THE TASK: Give only the number of lines in the data that include the string "handed".

RECORD LIST:
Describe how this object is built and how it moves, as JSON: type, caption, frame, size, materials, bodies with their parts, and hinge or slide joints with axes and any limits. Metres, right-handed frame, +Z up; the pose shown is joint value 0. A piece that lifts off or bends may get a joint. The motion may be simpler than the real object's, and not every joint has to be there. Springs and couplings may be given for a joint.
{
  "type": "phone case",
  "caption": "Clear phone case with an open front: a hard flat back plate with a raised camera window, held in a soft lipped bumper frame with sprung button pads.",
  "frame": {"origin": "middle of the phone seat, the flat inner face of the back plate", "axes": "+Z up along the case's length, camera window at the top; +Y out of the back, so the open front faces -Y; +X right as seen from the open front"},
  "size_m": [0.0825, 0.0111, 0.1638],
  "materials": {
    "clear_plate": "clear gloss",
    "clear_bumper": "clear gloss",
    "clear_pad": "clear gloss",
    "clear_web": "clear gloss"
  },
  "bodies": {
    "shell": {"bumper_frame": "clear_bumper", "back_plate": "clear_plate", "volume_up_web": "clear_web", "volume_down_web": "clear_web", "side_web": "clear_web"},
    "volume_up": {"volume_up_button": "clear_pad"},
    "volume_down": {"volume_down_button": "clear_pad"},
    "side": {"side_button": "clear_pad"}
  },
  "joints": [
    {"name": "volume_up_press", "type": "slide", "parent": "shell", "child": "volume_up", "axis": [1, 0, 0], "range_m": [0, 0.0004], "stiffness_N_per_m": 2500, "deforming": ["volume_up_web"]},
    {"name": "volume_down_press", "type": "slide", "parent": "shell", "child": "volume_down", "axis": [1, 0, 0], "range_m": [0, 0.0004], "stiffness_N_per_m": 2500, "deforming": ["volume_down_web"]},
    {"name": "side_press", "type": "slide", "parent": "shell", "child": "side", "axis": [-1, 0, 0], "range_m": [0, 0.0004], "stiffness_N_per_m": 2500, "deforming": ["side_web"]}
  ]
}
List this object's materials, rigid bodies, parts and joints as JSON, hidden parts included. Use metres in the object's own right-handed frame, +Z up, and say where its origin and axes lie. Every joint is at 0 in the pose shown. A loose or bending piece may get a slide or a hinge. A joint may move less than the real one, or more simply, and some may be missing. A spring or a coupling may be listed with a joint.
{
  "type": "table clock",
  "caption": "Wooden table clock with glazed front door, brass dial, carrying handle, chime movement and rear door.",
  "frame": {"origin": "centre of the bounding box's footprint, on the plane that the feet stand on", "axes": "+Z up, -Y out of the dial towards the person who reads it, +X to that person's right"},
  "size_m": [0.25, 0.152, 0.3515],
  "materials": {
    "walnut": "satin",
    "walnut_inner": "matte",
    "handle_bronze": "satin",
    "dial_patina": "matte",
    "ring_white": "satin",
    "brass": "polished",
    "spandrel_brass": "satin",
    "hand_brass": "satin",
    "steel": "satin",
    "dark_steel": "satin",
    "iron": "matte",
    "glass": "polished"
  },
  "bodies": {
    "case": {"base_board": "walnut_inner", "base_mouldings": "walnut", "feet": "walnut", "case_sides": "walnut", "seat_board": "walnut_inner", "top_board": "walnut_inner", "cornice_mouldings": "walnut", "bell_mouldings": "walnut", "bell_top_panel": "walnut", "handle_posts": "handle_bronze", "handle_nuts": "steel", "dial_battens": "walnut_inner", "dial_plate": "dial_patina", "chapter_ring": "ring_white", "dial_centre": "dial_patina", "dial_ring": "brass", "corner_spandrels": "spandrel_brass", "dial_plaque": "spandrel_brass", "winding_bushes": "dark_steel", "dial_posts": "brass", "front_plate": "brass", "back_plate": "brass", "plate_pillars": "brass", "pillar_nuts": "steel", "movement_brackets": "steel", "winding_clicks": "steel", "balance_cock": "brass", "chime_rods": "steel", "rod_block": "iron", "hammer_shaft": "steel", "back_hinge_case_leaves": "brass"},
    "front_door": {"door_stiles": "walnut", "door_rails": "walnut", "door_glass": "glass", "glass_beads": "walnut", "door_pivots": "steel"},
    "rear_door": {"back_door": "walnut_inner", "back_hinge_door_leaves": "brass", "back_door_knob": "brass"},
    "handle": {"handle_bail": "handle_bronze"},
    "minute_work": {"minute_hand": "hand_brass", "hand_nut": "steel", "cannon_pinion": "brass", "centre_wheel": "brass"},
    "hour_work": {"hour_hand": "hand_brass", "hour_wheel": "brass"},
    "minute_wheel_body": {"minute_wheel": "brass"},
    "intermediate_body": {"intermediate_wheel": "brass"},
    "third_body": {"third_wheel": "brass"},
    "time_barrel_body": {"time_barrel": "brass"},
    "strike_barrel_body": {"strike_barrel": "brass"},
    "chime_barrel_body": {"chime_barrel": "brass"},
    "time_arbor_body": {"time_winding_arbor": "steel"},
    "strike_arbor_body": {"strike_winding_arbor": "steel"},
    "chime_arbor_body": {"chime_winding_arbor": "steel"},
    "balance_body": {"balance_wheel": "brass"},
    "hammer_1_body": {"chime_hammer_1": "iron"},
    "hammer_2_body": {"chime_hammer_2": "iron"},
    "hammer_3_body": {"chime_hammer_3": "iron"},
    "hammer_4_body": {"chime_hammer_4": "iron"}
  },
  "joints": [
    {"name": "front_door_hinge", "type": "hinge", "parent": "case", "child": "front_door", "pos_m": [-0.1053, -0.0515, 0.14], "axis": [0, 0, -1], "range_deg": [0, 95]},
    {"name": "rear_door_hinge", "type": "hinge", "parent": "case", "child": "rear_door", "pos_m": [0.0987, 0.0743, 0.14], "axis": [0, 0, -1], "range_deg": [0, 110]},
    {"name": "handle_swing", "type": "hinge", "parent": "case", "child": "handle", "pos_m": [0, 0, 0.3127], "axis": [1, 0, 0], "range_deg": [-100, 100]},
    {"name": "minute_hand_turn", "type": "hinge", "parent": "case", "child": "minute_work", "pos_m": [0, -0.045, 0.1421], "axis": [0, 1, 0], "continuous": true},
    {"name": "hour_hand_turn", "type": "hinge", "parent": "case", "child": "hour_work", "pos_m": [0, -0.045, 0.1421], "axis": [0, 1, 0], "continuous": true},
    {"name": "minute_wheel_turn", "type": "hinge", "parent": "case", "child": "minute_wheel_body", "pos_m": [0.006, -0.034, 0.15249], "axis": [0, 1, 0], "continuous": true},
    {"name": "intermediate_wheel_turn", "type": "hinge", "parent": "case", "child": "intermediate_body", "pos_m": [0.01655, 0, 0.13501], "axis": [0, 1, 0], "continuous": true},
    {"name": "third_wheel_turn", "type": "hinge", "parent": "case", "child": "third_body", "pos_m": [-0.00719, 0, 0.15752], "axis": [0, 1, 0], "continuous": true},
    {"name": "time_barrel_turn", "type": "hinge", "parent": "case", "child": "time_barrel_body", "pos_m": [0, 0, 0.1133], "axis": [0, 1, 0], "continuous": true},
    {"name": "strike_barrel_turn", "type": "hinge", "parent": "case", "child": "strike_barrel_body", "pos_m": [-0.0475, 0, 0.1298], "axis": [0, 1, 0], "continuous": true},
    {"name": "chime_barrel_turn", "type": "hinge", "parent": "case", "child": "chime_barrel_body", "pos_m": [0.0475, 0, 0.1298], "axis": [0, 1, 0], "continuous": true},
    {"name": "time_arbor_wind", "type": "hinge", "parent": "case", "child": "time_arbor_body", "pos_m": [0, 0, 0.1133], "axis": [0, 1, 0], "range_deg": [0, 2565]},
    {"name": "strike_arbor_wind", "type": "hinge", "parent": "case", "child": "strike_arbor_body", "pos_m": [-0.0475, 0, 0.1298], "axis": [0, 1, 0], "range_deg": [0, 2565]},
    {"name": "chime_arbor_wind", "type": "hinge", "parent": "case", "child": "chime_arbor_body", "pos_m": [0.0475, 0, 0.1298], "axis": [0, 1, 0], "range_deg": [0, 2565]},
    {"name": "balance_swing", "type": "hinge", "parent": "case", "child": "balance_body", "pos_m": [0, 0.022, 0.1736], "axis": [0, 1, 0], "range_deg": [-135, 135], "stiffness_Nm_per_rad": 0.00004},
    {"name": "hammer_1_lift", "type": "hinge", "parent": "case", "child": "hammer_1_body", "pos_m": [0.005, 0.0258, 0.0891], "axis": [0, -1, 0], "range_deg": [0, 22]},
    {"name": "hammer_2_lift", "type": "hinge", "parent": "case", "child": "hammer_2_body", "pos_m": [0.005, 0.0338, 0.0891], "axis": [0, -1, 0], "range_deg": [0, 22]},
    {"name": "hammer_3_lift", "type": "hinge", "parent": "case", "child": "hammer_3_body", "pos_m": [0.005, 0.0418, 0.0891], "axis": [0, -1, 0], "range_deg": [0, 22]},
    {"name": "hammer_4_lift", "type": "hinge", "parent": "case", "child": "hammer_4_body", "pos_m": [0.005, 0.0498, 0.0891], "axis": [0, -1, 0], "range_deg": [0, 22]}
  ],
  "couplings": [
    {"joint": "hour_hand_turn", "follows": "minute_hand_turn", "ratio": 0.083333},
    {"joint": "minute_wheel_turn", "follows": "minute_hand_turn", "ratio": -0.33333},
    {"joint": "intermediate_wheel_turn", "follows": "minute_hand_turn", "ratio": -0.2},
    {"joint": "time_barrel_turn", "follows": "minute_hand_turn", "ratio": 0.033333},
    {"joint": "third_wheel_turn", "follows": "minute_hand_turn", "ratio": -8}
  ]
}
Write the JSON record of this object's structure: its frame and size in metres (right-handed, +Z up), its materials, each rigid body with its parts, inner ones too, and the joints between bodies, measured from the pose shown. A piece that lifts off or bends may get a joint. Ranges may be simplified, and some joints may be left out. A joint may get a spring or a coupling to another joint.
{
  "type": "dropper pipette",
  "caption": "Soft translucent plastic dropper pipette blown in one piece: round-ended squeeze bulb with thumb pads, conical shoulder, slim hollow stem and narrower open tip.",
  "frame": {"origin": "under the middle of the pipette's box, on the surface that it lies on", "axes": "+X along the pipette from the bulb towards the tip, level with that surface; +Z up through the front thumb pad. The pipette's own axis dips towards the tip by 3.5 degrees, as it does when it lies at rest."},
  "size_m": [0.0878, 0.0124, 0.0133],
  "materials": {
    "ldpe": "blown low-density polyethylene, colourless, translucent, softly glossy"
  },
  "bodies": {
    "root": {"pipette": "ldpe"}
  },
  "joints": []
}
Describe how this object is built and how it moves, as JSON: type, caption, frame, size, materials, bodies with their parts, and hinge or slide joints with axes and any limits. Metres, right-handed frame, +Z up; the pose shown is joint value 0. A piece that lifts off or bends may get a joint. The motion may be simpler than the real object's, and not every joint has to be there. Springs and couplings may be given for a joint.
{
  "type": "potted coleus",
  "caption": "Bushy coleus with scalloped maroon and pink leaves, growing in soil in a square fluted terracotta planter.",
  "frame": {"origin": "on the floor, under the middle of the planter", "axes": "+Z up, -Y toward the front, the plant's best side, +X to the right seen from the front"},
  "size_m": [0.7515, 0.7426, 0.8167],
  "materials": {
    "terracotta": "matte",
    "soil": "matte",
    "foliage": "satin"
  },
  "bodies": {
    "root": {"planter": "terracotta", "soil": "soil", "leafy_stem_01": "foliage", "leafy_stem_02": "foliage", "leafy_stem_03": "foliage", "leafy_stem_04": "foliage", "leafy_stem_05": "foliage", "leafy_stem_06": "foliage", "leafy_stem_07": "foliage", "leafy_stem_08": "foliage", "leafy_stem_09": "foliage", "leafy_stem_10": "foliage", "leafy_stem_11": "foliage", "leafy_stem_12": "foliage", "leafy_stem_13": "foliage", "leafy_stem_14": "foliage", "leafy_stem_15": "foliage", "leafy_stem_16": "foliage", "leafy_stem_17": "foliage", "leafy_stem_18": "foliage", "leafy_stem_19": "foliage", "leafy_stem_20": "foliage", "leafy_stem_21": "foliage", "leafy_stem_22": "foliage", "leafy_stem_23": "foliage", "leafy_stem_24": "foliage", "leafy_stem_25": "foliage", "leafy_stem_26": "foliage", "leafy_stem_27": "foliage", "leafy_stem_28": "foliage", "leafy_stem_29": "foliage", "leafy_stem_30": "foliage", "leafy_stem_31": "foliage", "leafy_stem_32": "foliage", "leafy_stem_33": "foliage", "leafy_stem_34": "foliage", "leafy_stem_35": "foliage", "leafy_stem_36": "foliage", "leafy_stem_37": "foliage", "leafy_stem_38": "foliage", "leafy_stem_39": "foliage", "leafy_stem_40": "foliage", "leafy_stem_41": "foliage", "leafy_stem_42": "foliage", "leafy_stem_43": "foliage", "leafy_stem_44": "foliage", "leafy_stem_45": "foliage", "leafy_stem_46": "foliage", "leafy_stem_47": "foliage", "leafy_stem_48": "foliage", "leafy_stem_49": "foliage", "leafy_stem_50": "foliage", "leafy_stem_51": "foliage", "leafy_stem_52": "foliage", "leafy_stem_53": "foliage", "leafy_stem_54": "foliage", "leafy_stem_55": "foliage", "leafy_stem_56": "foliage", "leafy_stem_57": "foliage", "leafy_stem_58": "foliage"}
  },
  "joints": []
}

COMPLETED TASK: 4